» **Stated exercise**
Check each line of the material below for the string "that", then report how many lines have it, and nothing else.

» **Material provided**

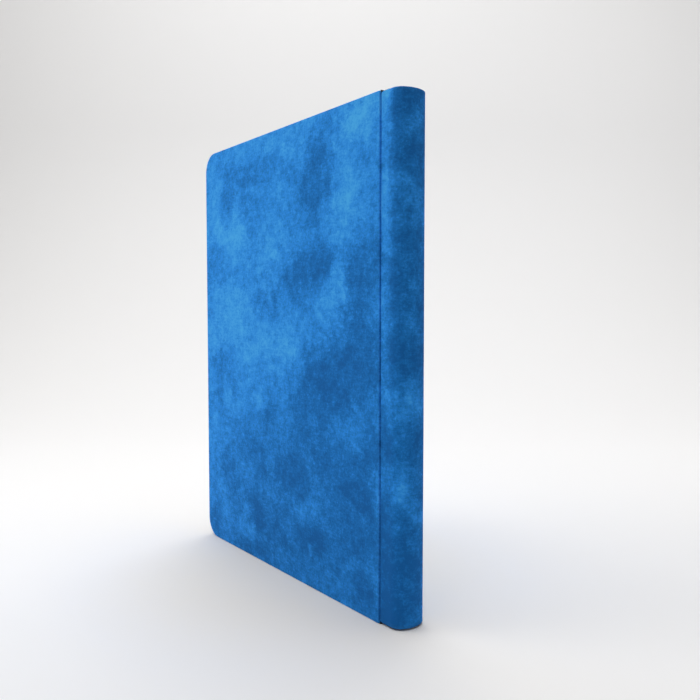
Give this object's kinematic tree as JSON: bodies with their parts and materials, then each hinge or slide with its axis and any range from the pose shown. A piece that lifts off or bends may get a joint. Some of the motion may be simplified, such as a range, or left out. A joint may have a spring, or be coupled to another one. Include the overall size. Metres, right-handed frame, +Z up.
{
  "type": "card album",
  "caption": "Book-like album with a rounded spine, two fabric-covered hinged covers and turning pocket leaves that store cards side-loaded in clear pockets.",
  "frame": {"origin": "centre of the footprint, on the bottom edges that the closed album stands on", "axes": "+X from the spine to the fore-edge, +Y from the front cover to the back cover, +Z up"},
  "size_m": [0.2586, 0.026, 0.33],
  "materials": {
    "cover_fabric": "soft brushed, mottled",
    "cover_board": "matte",
    "lining_fabric": "fine weave",
    "hinge_tape": "matte",
    "stiffener_plastic": "matte",
    "binding_plastic": "matte",
    "rivet_metal": "satin",
    "leaf_sheet": "fine matte",
    "pocket_film": "clear film"
  },
  "bodies": {
    "spine": {"spine_skin": "cover_fabric", "spine_stiffener": "stiffener_plastic", "spine_lining": "lining_fabric", "back_hinge_tape": "hinge_tape", "front_hinge_tape": "hinge_tape", "binding_block": "binding_plastic", "binding_rivets": "rivet_metal"},
    "back_cover": {"back_cover_skin": "cover_fabric", "back_cover_board": "cover_board", "back_cover_lining": "lining_fabric"},
    "front_cover": {"front_cover_skin": "cover_fabric", "front_cover_board": "cover_board", "front_cover_lining": "lining_fabric"},
    "leaf_01": {"leaf_01": "leaf_sheet", "pockets_01": "pocket_film"},
    "leaf_02": {"leaf_02": "leaf_sheet", "pockets_02": "pocket_film"},
    "leaf_03": {"leaf_03": "leaf_sheet", "pockets_03": "pocket_film"},
    "leaf_04": {"leaf_04": "leaf_sheet", "pockets_04": "pocket_film"},
    "leaf_05": {"leaf_05": "leaf_sheet", "pockets_05": "pocket_film"},
    "leaf_06": {"leaf_06": "leaf_sheet", "pockets_06": "pocket_film"},
    "leaf_07": {"leaf_07": "leaf_sheet", "pockets_07": "pocket_film"},
    "leaf_08": {"leaf_08": "leaf_sheet", "pockets_08": "pocket_film"},
    "leaf_09": {"leaf_09": "leaf_sheet", "pockets_09": "pocket_film"},
    "leaf_10": {"leaf_10": "leaf_sheet", "pockets_10": "pocket_film"},
    "leaf_11": {"leaf_11": "leaf_sheet", "pockets_11": "pocket_film"},
    "leaf_12": {"leaf_12": "leaf_sheet", "pockets_12": "pocket_film"},
    "leaf_13": {"leaf_13": "leaf_sheet", "pockets_13": "pocket_film"},
    "leaf_14": {"leaf_14": "leaf_sheet", "pockets_14": "pocket_film"},
    "leaf_15": {"leaf_15": "leaf_sheet", "pockets_15": "pocket_film"},
    "leaf_16": {"leaf_16": "leaf_sheet", "pockets_16": "pocket_film"},
    "leaf_17": {"leaf_17": "leaf_sheet", "pockets_17": "pocket_film"},
    "leaf_18": {"leaf_18": "leaf_sheet", "pockets_18": "pocket_film"},
    "leaf_19": {"leaf_19": "leaf_sheet", "pockets_19": "pocket_film"},
    "leaf_20": {"leaf_20": "leaf_sheet", "pockets_20": "pocket_film"}
  },
  "joints": [
    {"name": "front_cover_hinge", "type": "hinge", "parent": "spine", "child": "front_cover", "pos_m": [-0.1104, -0.0123, 0.165], "axis": [0, 0, -1], "range_deg": [0, 95]},
    {"name": "back_cover_hinge", "type": "hinge", "parent": "spine", "child": "back_cover", "pos_m": [-0.1104, 0.0123, 0.165], "axis": [0, 0, 1], "range_deg": [0, 95]},
    {"name": "leaf_01_turn", "type": "hinge", "parent": "spine", "child": "leaf_01", "pos_m": [-0.1069, -0.0095, 0.165], "axis": [0, 0, -1], "range_deg": [0, 90]},
    {"name": "leaf_02_turn", "type": "hinge", "parent": "spine", "child": "leaf_02", "pos_m": [-0.1069, -0.0085, 0.165], "axis": [0, 0, -1], "range_deg": [0, 90]},
    {"name": "leaf_03_turn", "type": "hinge", "parent": "spine", "child": "leaf_03", "pos_m": [-0.1069, -0.0075, 0.165], "axis": [0, 0, -1], "range_deg": [0, 90]},
    {"name": "leaf_04_turn", "type": "hinge", "parent": "spine", "child": "leaf_04", "pos_m": [-0.1069, -0.0065, 0.165], "axis": [0, 0, -1], "range_deg": [0, 90]},
    {"name": "leaf_05_turn", "type": "hinge", "parent": "spine", "child": "leaf_05", "pos_m": [-0.1069, -0.0055, 0.165], "axis": [0, 0, -1], "range_deg": [0, 90]},
    {"name": "leaf_06_turn", "type": "hinge", "parent": "spine", "child": "leaf_06", "pos_m": [-0.1069, -0.0045, 0.165], "axis": [0, 0, -1], "range_deg": [0, 90]},
    {"name": "leaf_07_turn", "type": "hinge", "parent": "spine", "child": "leaf_07", "pos_m": [-0.1069, -0.0035, 0.165], "axis": [0, 0, -1], "range_deg": [0, 90]},
    {"name": "leaf_08_turn", "type": "hinge", "parent": "spine", "child": "leaf_08", "pos_m": [-0.1069, -0.0025, 0.165], "axis": [0, 0, -1], "range_deg": [0, 90]},
    {"name": "leaf_09_turn", "type": "hinge", "parent": "spine", "child": "leaf_09", "pos_m": [-0.1069, -0.0015, 0.165], "axis": [0, 0, -1], "range_deg": [0, 90]},
    {"name": "leaf_10_turn", "type": "hinge", "parent": "spine", "child": "leaf_10", "pos_m": [-0.1069, -0.0005, 0.165], "axis": [0, 0, -1], "range_deg": [0, 90]},
    {"name": "leaf_11_turn", "type": "hinge", "parent": "spine", "child": "leaf_11", "pos_m": [-0.1069, 0.0005, 0.165], "axis": [0, 0, -1], "range_deg": [0, 90]},
    {"name": "leaf_12_turn", "type": "hinge", "parent": "spine", "child": "leaf_12", "pos_m": [-0.1069, 0.0015, 0.165], "axis": [0, 0, -1], "range_deg": [0, 90]},
    {"name": "leaf_13_turn", "type": "hinge", "parent": "spine", "child": "leaf_13", "pos_m": [-0.1069, 0.0025, 0.165], "axis": [0, 0, -1], "range_deg": [0, 90]},
    {"name": "leaf_14_turn", "type": "hinge", "parent": "spine", "child": "leaf_14", "pos_m": [-0.1069, 0.0035, 0.165], "axis": [0, 0, -1], "range_deg": [0, 90]},
    {"name": "leaf_15_turn", "type": "hinge", "parent": "spine", "child": "leaf_15", "pos_m": [-0.1069, 0.0045, 0.165], "axis": [0, 0, -1], "range_deg": [0, 90]},
    {"name": "leaf_16_turn", "type": "hinge", "parent": "spine", "child": "leaf_16", "pos_m": [-0.1069, 0.0055, 0.165], "axis": [0, 0, -1], "range_deg": [0, 90]},
    {"name": "leaf_17_turn", "type": "hinge", "parent": "spine", "child": "leaf_17", "pos_m": [-0.1069, 0.0065, 0.165], "axis": [0, 0, -1], "range_deg": [0, 90]},
    {"name": "leaf_18_turn", "type": "hinge", "parent": "spine", "child": "leaf_18", "pos_m": [-0.1069, 0.0075, 0.165], "axis": [0, 0, -1], "range_deg": [0, 90]},
    {"name": "leaf_19_turn", "type": "hinge", "parent": "spine", "child": "leaf_19", "pos_m": [-0.1069, 0.0085, 0.165], "axis": [0, 0, -1], "range_deg": [0, 90]},
    {"name": "leaf_20_turn", "type": "hinge", "parent": "spine", "child": "leaf_20", "pos_m": [-0.1069, 0.0095, 0.165], "axis": [0, 0, -1], "range_deg": [0, 90]}
  ],
  "couplings": [
    {"joint": "leaf_01_turn", "follows": "front_cover_hinge", "ratio": 0.8421},
    {"joint": "leaf_02_turn", "follows": "front_cover_hinge", "ratio": 0.8084},
    {"joint": "leaf_03_turn", "follows": "front_cover_hinge", "ratio": 0.7747},
    {"joint": "leaf_04_turn", "follows": "front_cover_hinge", "ratio": 0.7411},
    {"joint": "leaf_05_turn", "follows": "front_cover_hinge", "ratio": 0.7074},
    {"joint": "leaf_06_turn", "follows": "front_cover_hinge", "ratio": 0.6737},
    {"joint": "leaf_07_turn", "follows": "front_cover_hinge", "ratio": 0.64},
    {"joint": "leaf_08_turn", "follows": "front_cover_hinge", "ratio": 0.6063},
    {"joint": "leaf_09_turn", "follows": "front_cover_hinge", "ratio": 0.5726},
    {"joint": "leaf_10_turn", "follows": "front_cover_hinge", "ratio": 0.5389},
    {"joint": "leaf_11_turn", "follows": "front_cover_hinge", "ratio": 0.1895},
    {"joint": "leaf_12_turn", "follows": "front_cover_hinge", "ratio": 0.1705},
    {"joint": "leaf_13_turn", "follows": "front_cover_hinge", "ratio": 0.1516},
    {"joint": "leaf_14_turn", "follows": "front_cover_hinge", "ratio": 0.1326},
    {"joint": "leaf_15_turn", "follows": "front_cover_hinge", "ratio": 0.1137},
    {"joint": "leaf_16_turn", "follows": "front_cover_hinge", "ratio": 0.0947},
    {"joint": "leaf_17_turn", "follows": "front_cover_hinge", "ratio": 0.0758},
    {"joint": "leaf_18_turn", "follows": "front_cover_hinge", "ratio": 0.0568},
    {"joint": "leaf_19_turn", "follows": "front_cover_hinge", "ratio": 0.0379},
    {"joint": "leaf_20_turn", "follows": "front_cover_hinge", "ratio": 0.0189}
  ]
}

» **Written reply**
3